Investieren lernt man also nicht aus Büchern, obwohl Grundlagenwissen notwendig ist. Investieren lernt man durch Erfahrung. Und diese erfordert Zeit. Neuronale Netze im menschlichen Gehirn erfordern Zeit zum Wachsen. Ein Buch über Warren Buffetts Investmentstrategie ist hilfreich. Aber deswegen ist man noch kein Starinvestor. Dazu gehört das Tun.

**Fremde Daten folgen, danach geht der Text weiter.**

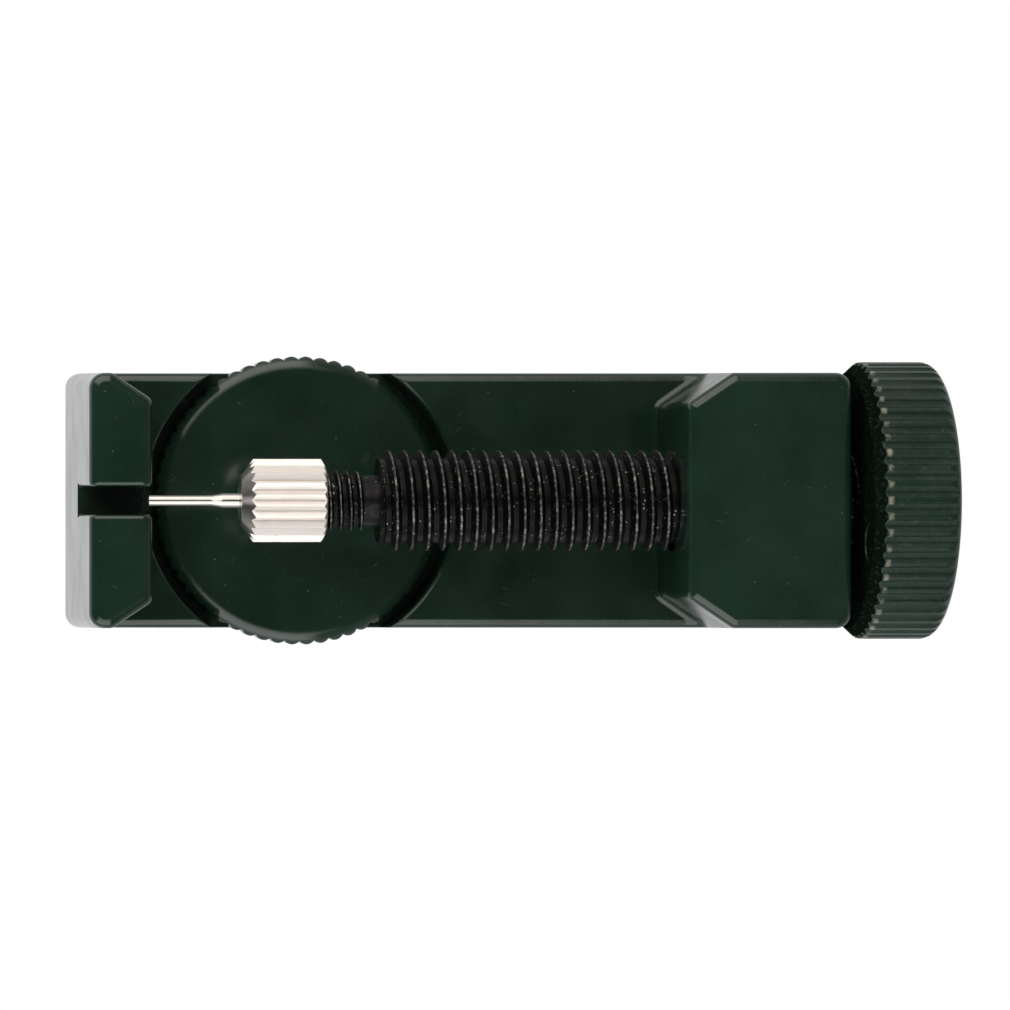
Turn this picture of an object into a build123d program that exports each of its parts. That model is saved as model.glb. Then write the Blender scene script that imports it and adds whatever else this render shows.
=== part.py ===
"""Watch bracelet pin remover: slotted anvil, thumb screw with push pin, and a lifting table wheel.

Millimetres. Origin at the centre of the flat underside of the base, +X from the anvil post towards the
thumb knob, +Z up. The screw, the cap and the pin share one axis, parallel to X.
"""
from build123d import *
import math
import os

# ---------------------------------------------------------------- driving dimensions
# frame casting
base_length = 60.4            # underside, end to end
base_width = 20.94            # underside
base_height = 8.6             # top of the base between the posts
post_height = 21.8            # top of both posts
side_draft = 1.5              # degrees, long sides
anvil_end_draft = 2.5         # degrees, outer face of the anvil post
screw_end_draft = 0.85        # degrees, outer face of the screw post
corner_radius = 1.2           # upright outer corners
anvil_inner_x = -24.36        # face that the bracelet link rests against
screw_post_inner_x = 17.17
anvil_chamfer = (3.6, 2.4)    # plan chamfer on the inner corners, along X and Y
screw_post_chamfer = (4.0, 2.7)
inner_corner_round = 0.8
post_top_fillet = 0.75
base_edge_fillet = 0.7
foot_fillet = 0.5
bottom_fillet = 0.4

# slot in the anvil post, where the bracelet pin comes out
slot_width = 2.2
slot_floor = 11.4
slot_edge_fillet = 0.35

# screw axis and threads
axis_height = 14.5
main_diameter = 7.92          # over the crests of the M8 thread
main_pitch = 1.25
main_depth = 0.6
main_start_x = -6.12
nose_diameter = 4.78          # over the crests of the M5 thread
nose_pitch = 0.8
nose_depth = 0.36
neck_diameter = 4.04
nose_end_x = -14.6
neck_start_x = -7.4
crest_flat = 1 / 8            # part of the pitch
main_crest_x = -5.02          # place of one crest on the top of the screw
nose_crest_x = -9.25
bore_clearance = 0.06         # radial, over the crests

# thumb knob
knob_radius = 10.94
knob_back_x = 30.99
knob_front_x = 37.64
knob_back_radius = 10.1
knob_back_chamfer_length = 0.92
knob_front_fillet = 1.0
flute_count = 54
flute_depth = 0.25
flute_width = 0.95
hub_radius = 4.7
hub_step = 0.22
knob_mark_radius = 1.4        # ejector mark on the back face
knob_mark_distance = 8.5
knob_mark_angle = 23.0        # degrees from the top, towards -Y
knob_mark_depth = 0.12
shank_diameter = 6.0
shank_end_x = 36.2
fit = 0.02                    # radial clearance of a close fit

# grub screw that locks the knob
grub_diameter = 3.0
grub_length = 4.0
grub_x = 34.4
grub_socket_width = 1.5
grub_socket_depth = 1.6
shank_flat_depth = 0.35
shank_flat_margin = 0.5       # flat beyond the screw, towards the base

# cap that clamps the pin
cap_front_x = -16.98
cap_rear_x = -10.3
cap_radius = 3.28
cap_front_radius = 1.93
cap_cone_length = 1.02
cap_rear_radius = 2.75
cap_rear_chamfer_length = 0.31
serration_count = 22
serration_depth = 0.44
crest_allowance = 0.01        # leaves a narrow flat on each crest
cap_wall = 1.05

# push pin
pin_tip_x = -24.29
pin_thin_diameter = 0.87
pin_shank_diameter = 1.19
pin_taper_start_x = -19.3
pin_taper_end_x = -18.42
pin_head_diameter = 3.2
pin_head_length = 1.15
pin_tip_chamfer = 0.08
pin_clearance = 0.04

# lifting table
table_x = -11.59
recess_radius = 12.5
recess_floor = 3.4
recess_lip = 0.25             # rounded upper edge of the recess
wheel_top = 7.6
wheel_thickness = 3.65
wheel_tip_radius = 11.66
lobe_count = 60
lobe_depth = 0.35
lobe_phase = 3.15             # degrees, place of the first lobe
wheel_flat_radius = 10.85
wheel_bevel_radius = 11.3
wheel_bevel_drop = 0.3
wheel_shoulder_drop = 0.72    # the lobes stand upright below this
wheel_bottom_chamfer = 0.4
stud_diameter = 6.0           # plain head
stud_thread_diameter = 5.9    # over the crests of the M6 thread
stud_bottom = 0.3
stud_top = 6.4
stud_pitch = 1.0
stud_thread_depth = 0.61
stud_thread_top = 3.9
washer_thickness = 0.45
washer_outer_diameter = 11.0
washer_clearance = 0.05

# shallow dished ejector marks on the base
mark_radius = 2.0
mark_depth = 0.1
mark_x = 3.91
mark_back_y = 7.0
mark_front_y = -5.8

# construction
tool_reach = 1.0              # how far cutting shapes start outside the body
tool_overlap = 0.05           # how far trimming outlines pass the faces they leave alone
same_place = 0.05             # tolerance when picking edges by position

os.makedirs("parts", exist_ok=True)


# ---------------------------------------------------------------- shared helpers
def axis_plane(x):
    """Plane across the screw axis at x, with its own Z along +X and its own X along +Y."""
    return Plane(origin=(x, 0, axis_height), x_dir=(0, 1, 0), z_dir=(1, 0, 0))


def inset(height, degrees):
    """How far a drafted face has moved inwards at a height above the underside."""
    return height * math.tan(math.radians(degrees))


screw_axis = Axis((0, 0, axis_height), (1, 0, 0))


def thread_ridge(length, outer_diameter, pitch, depth):
    """Right-hand thread ridge up the Z axis, whose crest crosses the +X side at z = 0."""
    crest_radius = outer_diameter / 2
    sink = 0.06
    root_radius = crest_radius - depth - sink
    crest_half = pitch * crest_flat / 2
    root_half = crest_half + (depth + sink) * math.tan(math.radians(30))
    with BuildPart() as ridge:
        with BuildLine():
            path = Helix(pitch, length, root_radius)
        with BuildSketch(Plane.XZ):
            with BuildLine():
                Polyline(
                    (root_radius, -root_half),
                    (crest_radius, -crest_half),
                    (crest_radius, crest_half),
                    (root_radius, root_half),
                    close=True,
                )
            make_face()
        sweep(path=path, is_frenet=True)
    return ridge.part


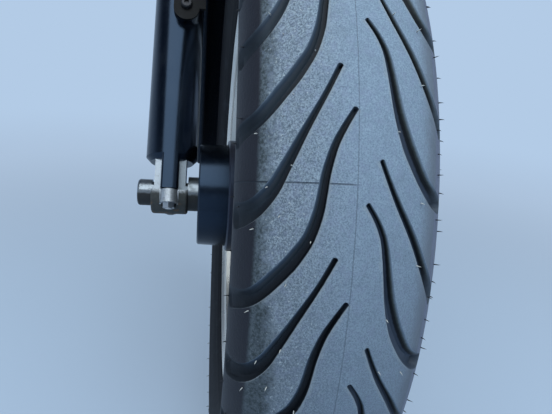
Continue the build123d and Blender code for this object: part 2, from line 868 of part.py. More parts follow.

Wenn Sie das Handwerk des Investierens erlernen wollen, sollten Sie sich also einen professionellen Investor als Ausbilder suchen. Der Maurerlehrling geht auch nicht beim Autor eines Lehrbuchs über das Bauwesen in die Lehre. Zum vierten Mal biete ich 16 Interessierten eine einjährige Ausbildung zum professionellen Investor an. Sechs Tage Wissensvermittlung am Anfang, in einem Fünf-Sterne-Hotel auf Gran Canaria vom 21. bis 27. Juni. Ein All-Inclusive-Event. Danach zwölf Monate Praxis. Vormachen, Mitmachen, Selbermachen. Erfahrungen sammeln.
Fünf Ausbildungsplätze sind noch verfügbar. Zögern Sie nicht zu lange. Im nächsten Jahr wird es dieses Programm nicht mehr geben.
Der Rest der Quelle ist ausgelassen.